I’m reminded of the Genesis song, “Land of Confusion,” words and music by Tony Banks, Phil Collins and Mike Rutherford from the 1986 Invisible Touch CD/album. The lyric I have in mind is,
“Ooh Superman where are you now
When everything’s gone wrong somehow
The men of steel, the men of power
Are losing control by the hour”
In the shambles being caused around us by algorithms, we all have to be like Superman to right the wrongs that are tearing apart our society. That means that algorithms can’t be assumed to be harmless. A lack of accountability to harms is itself harmful. Lack of accountability makes wrongs more pervasive and long lasting.
Instead of thinking that we are all helpless, let’s assume that we have the power to stop harming our societies by paying attention to harms being caused by algorithms. We can take steps in our society’s politics through legislation to right algorithmic wrongs. We can start by making algorithm creators accountable and people who use algorithms accountable for harms that they cause to others. We don’t have to remain helpless in the face of this technological change.
Harms caused by AI continue in the meantime. Examples are increasing. In my community, I’m seeing help wanted signs outside businesses. I think the reason these job advertisements are appearing is that people have little confidence in online job services. One employer told me that these services don’t produce the promised perfect candidate. Others have found that some of the online job services have poor security.

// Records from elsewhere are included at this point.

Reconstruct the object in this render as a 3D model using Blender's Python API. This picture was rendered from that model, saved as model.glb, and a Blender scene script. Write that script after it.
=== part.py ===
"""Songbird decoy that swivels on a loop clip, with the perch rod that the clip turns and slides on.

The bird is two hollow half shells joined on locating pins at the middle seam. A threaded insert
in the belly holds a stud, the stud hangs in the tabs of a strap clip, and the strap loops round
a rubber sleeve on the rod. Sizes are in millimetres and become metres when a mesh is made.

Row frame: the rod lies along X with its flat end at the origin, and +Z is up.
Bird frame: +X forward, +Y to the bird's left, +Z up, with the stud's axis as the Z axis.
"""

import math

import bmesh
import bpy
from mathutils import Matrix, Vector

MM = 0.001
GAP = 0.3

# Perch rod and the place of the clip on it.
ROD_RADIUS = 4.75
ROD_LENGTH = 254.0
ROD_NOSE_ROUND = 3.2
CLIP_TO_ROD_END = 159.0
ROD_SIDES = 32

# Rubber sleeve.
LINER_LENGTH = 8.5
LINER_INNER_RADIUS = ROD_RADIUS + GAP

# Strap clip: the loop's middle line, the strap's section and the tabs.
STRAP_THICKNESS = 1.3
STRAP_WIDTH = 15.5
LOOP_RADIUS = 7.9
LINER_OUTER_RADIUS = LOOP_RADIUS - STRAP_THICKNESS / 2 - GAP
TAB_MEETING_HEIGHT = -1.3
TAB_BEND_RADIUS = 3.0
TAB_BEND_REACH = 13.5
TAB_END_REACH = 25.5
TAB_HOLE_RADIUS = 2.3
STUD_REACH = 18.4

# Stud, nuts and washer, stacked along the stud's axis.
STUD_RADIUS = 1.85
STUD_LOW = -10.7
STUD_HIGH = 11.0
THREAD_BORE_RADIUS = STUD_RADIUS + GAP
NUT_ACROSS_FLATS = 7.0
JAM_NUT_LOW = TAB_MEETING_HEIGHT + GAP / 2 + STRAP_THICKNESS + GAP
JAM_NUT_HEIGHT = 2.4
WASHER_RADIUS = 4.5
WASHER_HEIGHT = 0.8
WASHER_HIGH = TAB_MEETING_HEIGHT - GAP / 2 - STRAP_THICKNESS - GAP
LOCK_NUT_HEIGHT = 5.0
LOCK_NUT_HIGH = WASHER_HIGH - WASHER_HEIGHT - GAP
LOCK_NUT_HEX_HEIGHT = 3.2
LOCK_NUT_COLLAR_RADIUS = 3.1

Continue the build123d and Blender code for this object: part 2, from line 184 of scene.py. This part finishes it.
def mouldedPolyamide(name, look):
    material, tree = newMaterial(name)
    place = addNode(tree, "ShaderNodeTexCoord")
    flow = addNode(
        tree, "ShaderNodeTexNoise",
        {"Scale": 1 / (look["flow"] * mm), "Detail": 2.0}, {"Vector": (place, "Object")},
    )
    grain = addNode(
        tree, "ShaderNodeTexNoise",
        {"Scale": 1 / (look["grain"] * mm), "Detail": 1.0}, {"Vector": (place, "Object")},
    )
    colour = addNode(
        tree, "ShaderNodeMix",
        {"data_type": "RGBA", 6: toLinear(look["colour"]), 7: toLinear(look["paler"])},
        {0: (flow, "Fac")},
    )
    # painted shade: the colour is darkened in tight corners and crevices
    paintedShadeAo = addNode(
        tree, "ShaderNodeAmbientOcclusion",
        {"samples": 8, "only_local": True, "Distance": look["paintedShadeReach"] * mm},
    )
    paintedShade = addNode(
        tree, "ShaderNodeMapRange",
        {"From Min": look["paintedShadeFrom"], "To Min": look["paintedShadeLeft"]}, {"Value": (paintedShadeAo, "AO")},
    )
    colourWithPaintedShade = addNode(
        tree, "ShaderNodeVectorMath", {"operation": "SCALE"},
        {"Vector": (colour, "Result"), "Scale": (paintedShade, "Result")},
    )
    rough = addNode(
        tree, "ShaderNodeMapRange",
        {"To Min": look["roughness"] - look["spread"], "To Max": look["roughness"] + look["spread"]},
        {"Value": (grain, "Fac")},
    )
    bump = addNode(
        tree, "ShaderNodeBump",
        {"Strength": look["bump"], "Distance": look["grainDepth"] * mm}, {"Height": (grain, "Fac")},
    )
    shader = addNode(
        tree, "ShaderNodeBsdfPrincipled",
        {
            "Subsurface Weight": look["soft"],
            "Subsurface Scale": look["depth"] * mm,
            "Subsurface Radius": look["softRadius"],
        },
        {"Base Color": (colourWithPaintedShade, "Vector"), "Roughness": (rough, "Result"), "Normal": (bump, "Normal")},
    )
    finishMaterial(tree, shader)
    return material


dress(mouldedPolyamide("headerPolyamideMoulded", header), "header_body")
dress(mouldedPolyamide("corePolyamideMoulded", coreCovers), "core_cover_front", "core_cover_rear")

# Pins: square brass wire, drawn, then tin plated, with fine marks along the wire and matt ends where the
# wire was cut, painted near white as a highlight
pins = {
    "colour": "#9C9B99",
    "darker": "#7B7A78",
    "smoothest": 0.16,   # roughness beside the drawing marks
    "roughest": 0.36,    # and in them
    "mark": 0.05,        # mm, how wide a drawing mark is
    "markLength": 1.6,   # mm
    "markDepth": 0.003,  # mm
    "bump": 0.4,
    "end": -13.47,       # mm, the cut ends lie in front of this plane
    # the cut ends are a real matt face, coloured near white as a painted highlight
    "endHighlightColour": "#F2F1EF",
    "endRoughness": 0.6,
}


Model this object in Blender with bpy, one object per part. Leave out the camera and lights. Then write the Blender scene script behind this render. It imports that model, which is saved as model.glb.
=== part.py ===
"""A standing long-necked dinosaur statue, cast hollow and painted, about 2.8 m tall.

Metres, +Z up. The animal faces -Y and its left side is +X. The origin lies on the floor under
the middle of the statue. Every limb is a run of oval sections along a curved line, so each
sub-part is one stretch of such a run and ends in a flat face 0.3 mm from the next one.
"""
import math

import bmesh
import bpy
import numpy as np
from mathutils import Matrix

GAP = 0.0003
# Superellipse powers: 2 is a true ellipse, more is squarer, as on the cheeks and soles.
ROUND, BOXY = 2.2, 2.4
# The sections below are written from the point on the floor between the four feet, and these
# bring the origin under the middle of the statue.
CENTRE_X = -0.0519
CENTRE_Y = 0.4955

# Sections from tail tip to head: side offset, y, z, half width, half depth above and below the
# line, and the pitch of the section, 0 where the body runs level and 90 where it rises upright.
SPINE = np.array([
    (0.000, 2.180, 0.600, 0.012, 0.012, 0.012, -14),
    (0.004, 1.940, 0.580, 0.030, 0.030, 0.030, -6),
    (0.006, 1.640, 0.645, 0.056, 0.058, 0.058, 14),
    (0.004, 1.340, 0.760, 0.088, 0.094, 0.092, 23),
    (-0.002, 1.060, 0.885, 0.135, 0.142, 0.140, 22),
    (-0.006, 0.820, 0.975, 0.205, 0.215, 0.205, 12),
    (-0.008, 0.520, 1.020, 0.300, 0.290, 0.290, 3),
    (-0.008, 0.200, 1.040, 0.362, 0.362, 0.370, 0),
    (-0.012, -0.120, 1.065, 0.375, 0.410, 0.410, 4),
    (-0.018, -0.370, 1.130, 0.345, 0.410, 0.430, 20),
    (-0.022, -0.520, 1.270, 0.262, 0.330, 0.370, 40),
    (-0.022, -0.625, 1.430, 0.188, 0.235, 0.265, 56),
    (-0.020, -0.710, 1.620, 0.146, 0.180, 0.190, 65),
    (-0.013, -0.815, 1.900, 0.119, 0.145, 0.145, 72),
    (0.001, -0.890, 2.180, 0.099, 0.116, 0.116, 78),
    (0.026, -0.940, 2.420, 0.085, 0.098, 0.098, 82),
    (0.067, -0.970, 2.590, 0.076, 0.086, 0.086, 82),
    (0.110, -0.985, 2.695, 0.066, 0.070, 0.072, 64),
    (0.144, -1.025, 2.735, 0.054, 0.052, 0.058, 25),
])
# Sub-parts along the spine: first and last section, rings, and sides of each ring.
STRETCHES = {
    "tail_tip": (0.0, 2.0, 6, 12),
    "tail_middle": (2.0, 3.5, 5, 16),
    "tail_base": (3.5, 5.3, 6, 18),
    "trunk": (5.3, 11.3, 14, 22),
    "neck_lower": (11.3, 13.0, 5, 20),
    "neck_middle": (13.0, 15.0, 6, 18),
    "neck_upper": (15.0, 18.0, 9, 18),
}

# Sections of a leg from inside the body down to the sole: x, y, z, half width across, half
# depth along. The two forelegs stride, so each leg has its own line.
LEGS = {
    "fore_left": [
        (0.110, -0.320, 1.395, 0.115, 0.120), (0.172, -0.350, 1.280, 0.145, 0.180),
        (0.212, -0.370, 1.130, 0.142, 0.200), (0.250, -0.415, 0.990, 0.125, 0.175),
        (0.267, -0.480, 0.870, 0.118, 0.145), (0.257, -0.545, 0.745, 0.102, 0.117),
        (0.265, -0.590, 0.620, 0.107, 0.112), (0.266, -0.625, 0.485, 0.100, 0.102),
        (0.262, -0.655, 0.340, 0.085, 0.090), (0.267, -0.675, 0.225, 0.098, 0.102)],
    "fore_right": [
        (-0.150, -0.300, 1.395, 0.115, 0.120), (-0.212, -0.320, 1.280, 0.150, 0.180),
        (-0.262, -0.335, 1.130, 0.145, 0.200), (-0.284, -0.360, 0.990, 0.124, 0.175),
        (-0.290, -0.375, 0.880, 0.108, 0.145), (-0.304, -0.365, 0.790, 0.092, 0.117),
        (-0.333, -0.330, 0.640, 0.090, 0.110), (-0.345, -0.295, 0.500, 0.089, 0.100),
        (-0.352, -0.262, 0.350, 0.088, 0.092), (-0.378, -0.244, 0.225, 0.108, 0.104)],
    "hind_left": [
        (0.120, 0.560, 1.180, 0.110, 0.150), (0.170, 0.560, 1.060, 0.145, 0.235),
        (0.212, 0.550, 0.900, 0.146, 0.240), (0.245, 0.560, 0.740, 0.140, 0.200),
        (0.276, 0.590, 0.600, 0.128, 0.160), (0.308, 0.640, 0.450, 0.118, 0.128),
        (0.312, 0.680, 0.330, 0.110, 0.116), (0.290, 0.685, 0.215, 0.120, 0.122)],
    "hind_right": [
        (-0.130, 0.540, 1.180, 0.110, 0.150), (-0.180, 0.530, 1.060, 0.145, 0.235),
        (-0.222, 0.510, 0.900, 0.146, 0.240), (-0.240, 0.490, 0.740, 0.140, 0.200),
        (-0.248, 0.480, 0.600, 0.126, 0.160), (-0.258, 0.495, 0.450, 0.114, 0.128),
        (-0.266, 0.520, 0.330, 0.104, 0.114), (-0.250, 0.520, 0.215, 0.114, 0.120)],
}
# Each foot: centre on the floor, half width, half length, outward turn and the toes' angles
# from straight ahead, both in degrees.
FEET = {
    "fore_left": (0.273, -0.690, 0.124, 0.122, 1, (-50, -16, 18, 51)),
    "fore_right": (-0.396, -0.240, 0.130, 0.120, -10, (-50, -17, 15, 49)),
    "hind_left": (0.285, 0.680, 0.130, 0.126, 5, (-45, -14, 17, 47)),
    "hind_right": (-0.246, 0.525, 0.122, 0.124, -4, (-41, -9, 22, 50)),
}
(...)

Another example is 35 cycle testing PCR for virus. The inventor of PCR technology said that PCR can’t be used to detect a virus accurately: it will produce false positives (even with a lower threshold than 35 cycles). The idea that we must continue with what isn’t working is an example of letting an algorithm linked to a faulty PCR test produce false positives without end–as though that policy decision never needs to be evaluated.
Both of these examples show a failure of accountability and a failure to fix a problem. This failure is costly in many ways and it should be addressed.
Finally, whenever an expert gives you their opinion that humankind may be doomed by technologies as they unfold, don’t believe them when they bemoan this as an inevitability. We can choose a better future for ourselves and for our society.